Although Giese was hired to help replicate the Lizard Lounge in up to five other regions around the country in markets that do not compete with existing retailers, Seabury told SNEWS the physical store expansion has been put on the back burner until the economy improves.

However, a new idea has germinated that takes the Lizard Lounge format of community events, partners them with key retail accounts around the country, and creates temporary “pop-up shops” to drive market awareness of both Horny Toad and Nau.

“The idea is to find prominent store frontage, which is becoming easier in this economy, and open for 10 to 14 consecutive days with a series of events — charitable events, art openings, concerts, friends of the company receptions, retailer customer appreciation events, etc. — all designed to create marketing buzz and brand awareness that will continue to drive sales even after the pop-up shop leaves town,” Seabury told us.

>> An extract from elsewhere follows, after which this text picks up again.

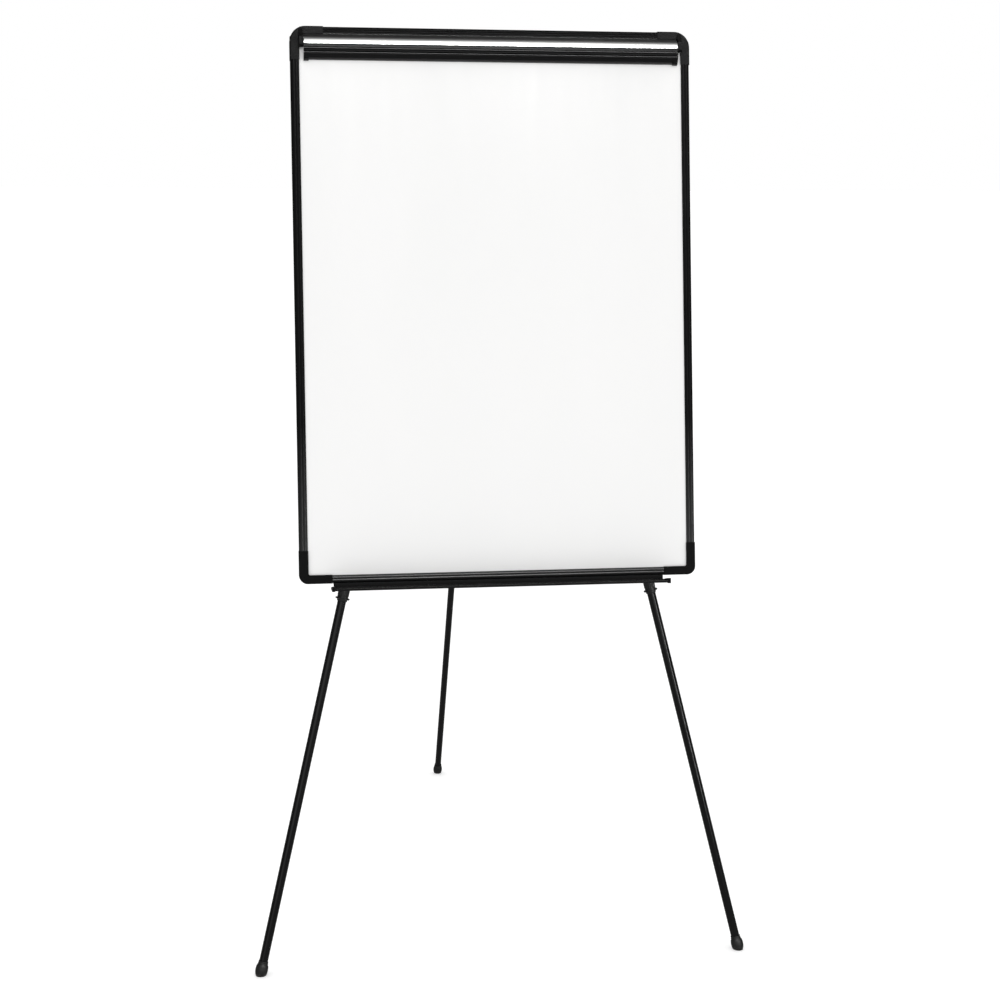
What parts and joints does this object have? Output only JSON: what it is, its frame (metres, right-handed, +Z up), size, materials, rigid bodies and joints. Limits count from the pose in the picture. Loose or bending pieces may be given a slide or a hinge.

He said he is working with Giese and Davis on the business plan now, and hopes to have three to five pop-up shops opening in the fall of 2009.

We asked Seabury if he imagined morphing this idea into smaller concept-shop Lizard Lounge experiences open year-round in key retailers. “It was part of our original plan, to identify a number of retailers who would work with us — installing flat screen TVs, specialized fixtures and furniture — but we discovered that with the economy, not many retailers were in a place to provide that kind of space or commitment.”

While the economy has kept the Lizard Lounge concept-shop bandwagon from rolling out, Seabury told us that he expects to be able to add kiosks to select stores, similar to the ones that Nau had in its own stores when it first launched, so that a retailer’s customers can buy product online, in the store, and the retailer benefits without having to carry the full range of product.

“Even doing this is a ton of work and the retailer has to be very committed, but this blend of POS inventory management, in-store sales and e-commerce is the wave of the future,” said Seabury.

Call it the Lizard Lounge way of doing business.